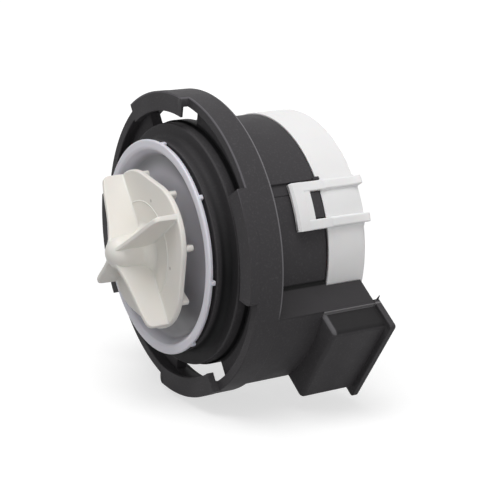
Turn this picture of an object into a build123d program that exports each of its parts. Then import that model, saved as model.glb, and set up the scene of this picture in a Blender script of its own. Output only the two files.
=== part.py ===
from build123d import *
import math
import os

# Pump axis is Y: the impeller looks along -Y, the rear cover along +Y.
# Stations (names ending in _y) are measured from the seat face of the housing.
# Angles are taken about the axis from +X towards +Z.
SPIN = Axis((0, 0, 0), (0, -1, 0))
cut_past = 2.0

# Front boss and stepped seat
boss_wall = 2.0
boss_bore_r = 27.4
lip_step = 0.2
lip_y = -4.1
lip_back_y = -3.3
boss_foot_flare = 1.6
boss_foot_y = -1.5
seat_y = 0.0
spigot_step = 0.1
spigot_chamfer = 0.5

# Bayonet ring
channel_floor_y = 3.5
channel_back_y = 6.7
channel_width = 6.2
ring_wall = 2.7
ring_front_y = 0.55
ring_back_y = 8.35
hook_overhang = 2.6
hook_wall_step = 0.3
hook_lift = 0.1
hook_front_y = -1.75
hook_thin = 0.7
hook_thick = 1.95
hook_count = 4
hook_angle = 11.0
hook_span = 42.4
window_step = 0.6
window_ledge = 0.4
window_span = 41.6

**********

### EXERCISE DIRECTIONS
Write the entire listing out again, word for word.

### RESPONSE TO THE EXERCISE
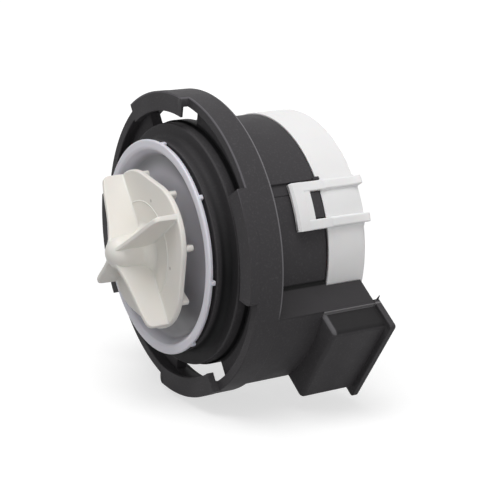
Turn this picture of an object into a build123d program that exports each of its parts. Then import that model, saved as model.glb, and set up the scene of this picture in a Blender script of its own. Output only the two files.
=== part.py ===
from build123d import *
import math
import os

# Pump axis is Y: the impeller looks along -Y, the rear cover along +Y.
# Stations (names ending in _y) are measured from the seat face of the housing.
# Angles are taken about the axis from +X towards +Z.
SPIN = Axis((0, 0, 0), (0, -1, 0))
cut_past = 2.0

# Front boss and stepped seat
boss_wall = 2.0
boss_bore_r = 27.4
lip_step = 0.2
lip_y = -4.1
lip_back_y = -3.3
boss_foot_flare = 1.6
boss_foot_y = -1.5
seat_y = 0.0
spigot_step = 0.1
spigot_chamfer = 0.5

# Bayonet ring
channel_floor_y = 3.5
channel_back_y = 6.7
channel_width = 6.2
ring_wall = 2.7
ring_front_y = 0.55
ring_back_y = 8.35
hook_overhang = 2.6
hook_wall_step = 0.3
hook_lift = 0.1
hook_front_y = -1.75
hook_thin = 0.7
hook_thick = 1.95
hook_count = 4
hook_angle = 11.0
hook_span = 42.4
window_step = 0.6
window_ledge = 0.4
window_span = 41.6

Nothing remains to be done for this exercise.